--- start ---

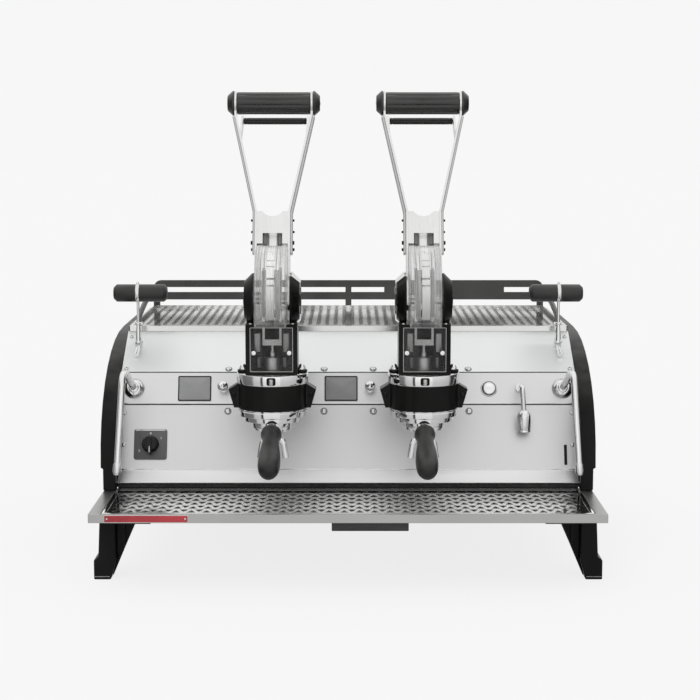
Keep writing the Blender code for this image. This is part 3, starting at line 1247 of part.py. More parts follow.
def build_portafilter(side_name, group, chrome, black):
    """The portafilter: its cup with lugs, twin spout and stem, and the swelling handle."""
    turn = make_empty(f"{side_name}_portafilter_turn", (0.0, 0.0, 0.0), parent=group)
    rim = SOCKET_CEILING - SEAT_GAP
    floor = PORTAFILTER_FOOT + BASKET_FLOOR
    cup = turned([
        (PORTAFILTER_RADIUS * 2 / 3, PORTAFILTER_FOOT - BASKET_FLOOR / 2),
        (PORTAFILTER_RADIUS, PORTAFILTER_FOOT + BASKET_FLOOR / 2),
        (PORTAFILTER_RADIUS, rim), (BASKET_RADIUS, rim), (BASKET_RADIUS, floor), (0.0, floor),
    ])
    lug_low = BELL_FOOT + SOCKET_LIP_HEIGHT + SEAT_GAP
    adds = []
    for side in (-1, 1):
        span = tuple(sorted((side * (BASKET_RADIUS + SHEET), side * (PORTAFILTER_RADIUS + LUG_PROUD))))
        adds.append(block(span, (-LUG_WIDTH / 2, LUG_WIDTH / 2), (lug_low, lug_low + LUG_HEIGHT)))
    tip = PORTAFILTER_FOOT - SPOUT_DROP
    shoulder = PORTAFILTER_FOOT - SPOUT_SHOULDER_DROP
    spread = SPOUT_HALF_SPREAD
    path = rounded([(-spread, 0.0, tip), (-spread * 4 / 5, 0.0, shoulder - SPOUT_BEND), (0.0, 0.0, shoulder),
                    (spread * 4 / 5, 0.0, shoulder - SPOUT_BEND), (spread, 0.0, tip)], SPOUT_BEND, 3)
    adds.append(tube(path, SPOUT_RADIUS))
    adds.append(rod(SPOUT_RADIUS * 5 / 4, shoulder - SPOUT_RADIUS, floor - SHEET, SMALL_STEPS))
    droop = Matrix.Rotation(math.pi / 2 + HANDLE_DROOP, 4, "X")
    start = Vector((0.0, -HANDLE_START, STEM_HEIGHT - STEM_END * math.sin(HANDLE_DROOP)))
    place = Matrix.Translation(start) @ droop
    bend = Vector((0.0, -STEM_REACH, STEM_HEIGHT))
    stem = [(0.0, -BASKET_RADIUS - SHEET, STEM_HEIGHT), bend, start - (start - bend).normalized() * SEAT_GAP]
    adds.append(tube(stem, STEM_RADIUS))
    piece(f"{side_name}_portafilter_body", cup, chrome, turn, adds=adds)
    profile = [(along * HANDLE_LENGTH, across * HANDLE_RADIUS) for along, across in HANDLE_SHARES]
    handle = turned([(radius, along) for along, radius in profile], MID_STEPS)
    piece(f"{side_name}_portafilter_handle", moved(handle, place), black, turn)


def build_boiler(steel):
    """The hollow steam boiler that lies across the body, with a port on top, on two saddles."""
    radius, length = MACHINE_DEPTH * BOILER_RADIUS_SHARE, BODY_WIDTH * BOILER_LENGTH_SHARE
    middle, y = BODY_WIDTH * BOILER_MIDDLE_SHARE, TRAY_FRONT + MACHINE_DEPTH * BOILER_BACK_SHARE
    foot = BASE_TOP + SEAT_GAP
    z = foot + radius + BOILER_FOOT_WIDTH / 2
    low, high = middle - length / 2, middle + length / 2
    shell = rod(radius, low, high, MID_STEPS, "x", (0.0, y, z))
    hollow = rod(radius - BOILER_WALL, low + BOILER_WALL, high - BOILER_WALL, MID_STEPS, "x", (0.0, y, z))
    port = rod(BOILER_PORT_RADIUS, z, z + radius + OVERRUN, SMALL_STEPS, place=(middle, y, 0.0))
    saddles = []
    for end in (-1, 1):
        x = middle + end * length / 3
        span = (x - BOILER_FOOT_WIDTH / 2, x + BOILER_FOOT_WIDTH / 2)
        saddles.append(block(span, (y - radius * 2 / 3, y + radius * 2 / 3), (foot, z - radius / 2)))
    piece("steam_boiler", shell, steel, adds=saddles, cuts=[hollow, port])


def build_group(side_name, side, materials):
    """One complete group at its own axis."""
    black, chrome, steel, smoky, clear, handle_black = materials
    group = make_empty(f"{side_name}_group_axis", (side * GROUP_HALF, GROUP_Y, 0.0))
    build_group_head(side_name, group, chrome, black)
    build_tower(side_name, group, black, smoky)
    build_cam_cover(side_name, group, clear)
    lever = make_empty(f"{side_name}_lever_pivot", (0.0, 0.0, PIVOT_HEIGHT), -LEVER_LEAN, group)
    build_cam(side_name, lever, steel)
    build_lever(side_name, lever, chrome, handle_black)
    build_piston(side_name, group, steel)
    build_spring(side_name, group, steel)
    build_portafilter(side_name, group, chrome, handle_black)


def main():
    clear_scene()
    black = make_material("black_paint", (0.008, 0.008, 0.007), 0.35)
    handle_black = make_material("grip_black", (0.045, 0.045, 0.043), 0.45)
    steel = make_material("brushed_steel", (0.62, 0.62, 0.61), 0.30, 1.0)
    bright_steel = make_material("bright_steel", (0.75, 0.75, 0.74), 0.15, 1.0)
    chrome = make_material("chrome", (0.80, 0.80, 0.80), 0.06, 1.0)
    dark_steel = make_material("dark_steel", (0.12, 0.12, 0.12), 0.5, 1.0)
    smoky = make_material("smoky_window", (0.25, 0.25, 0.25), 0.05, see_through=0.9)
    clear = make_material("clear_cover", (0.85, 0.85, 0.84), 0.05, see_through=0.95)
    screen_glass = make_material("screen_glass", (0.26, 0.26, 0.26), 0.15)

    build_base_frame(dark_steel)
    build_legs(black)
    build_side_frames(black)
    lower, control, upper = build_front_panels(steel, bright_steel)
    build_rear_panel(steel)
    build_drip_tray(steel, bright_steel)
    build_cup_shelf(bright_steel, black)
    build_controls(lower, control, chrome, black, screen_glass)
    build_steam(control, upper, chrome, handle_black)
    build_tap(control, chrome)
    build_boiler(steel)
    for side_name, side in (("left", -1), ("right", 1)):
        build_group(side_name, side, (black, chrome, steel, smoky, clear, handle_black))


main()
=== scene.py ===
"""Looks for a two-group lever espresso machine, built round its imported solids.

Metres, +Z up, the front of the machine faces -Y, and it stands on z = 0. The sections follow the order in
which the machine is put together: legs and frame first, then the insides, the skin, the controls, the
groups, the levers, and the tray last.
"""

import math

import bmesh
import bpy
import numpy as np
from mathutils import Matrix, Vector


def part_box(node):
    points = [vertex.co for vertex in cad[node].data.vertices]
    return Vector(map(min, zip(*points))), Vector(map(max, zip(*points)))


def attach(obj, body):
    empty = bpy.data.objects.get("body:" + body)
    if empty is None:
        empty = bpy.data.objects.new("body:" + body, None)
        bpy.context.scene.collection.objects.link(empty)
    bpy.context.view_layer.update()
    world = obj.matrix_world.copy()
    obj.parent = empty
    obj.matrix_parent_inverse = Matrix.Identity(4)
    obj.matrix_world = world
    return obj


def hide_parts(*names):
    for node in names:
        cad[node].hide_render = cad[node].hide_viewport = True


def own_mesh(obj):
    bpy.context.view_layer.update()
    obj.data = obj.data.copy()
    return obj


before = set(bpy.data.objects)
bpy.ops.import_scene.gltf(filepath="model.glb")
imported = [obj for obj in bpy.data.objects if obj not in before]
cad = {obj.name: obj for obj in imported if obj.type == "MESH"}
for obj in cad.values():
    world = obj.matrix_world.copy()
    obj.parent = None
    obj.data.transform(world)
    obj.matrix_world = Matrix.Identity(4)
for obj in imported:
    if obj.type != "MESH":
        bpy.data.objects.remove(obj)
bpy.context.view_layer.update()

# Camera.
# It stands 3 metres in front of the machine, a little above the levers' middle, and looks down by
# 7.4 degrees with a long lens, as the photograph does.
CAMERA_PLACE, LOOKS_DOWN = (0.0032, -3.0204, 0.765), 7.42
LENS, SENSOR_WIDTH = 86.9, 36.0
camera_data = bpy.data.cameras.new("camera")
camera_data.lens = LENS
camera_data.sensor_width = SENSOR_WIDTH
camera = bpy.data.objects.new("camera", camera_data)
camera.location = CAMERA_PLACE
camera.rotation_euler = (math.radians(90 - LOOKS_DOWN), 0, 0)
bpy.context.scene.collection.objects.link(camera)
bpy.context.scene.camera = camera
bpy.context.scene.view_settings.view_transform = "Standard"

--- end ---

- Set task:
Gather all the lines that include the word "Identity" and copy them out.

- Exercise output:
    obj.matrix_parent_inverse = Matrix.Identity(4)
    obj.matrix_world = Matrix.Identity(4)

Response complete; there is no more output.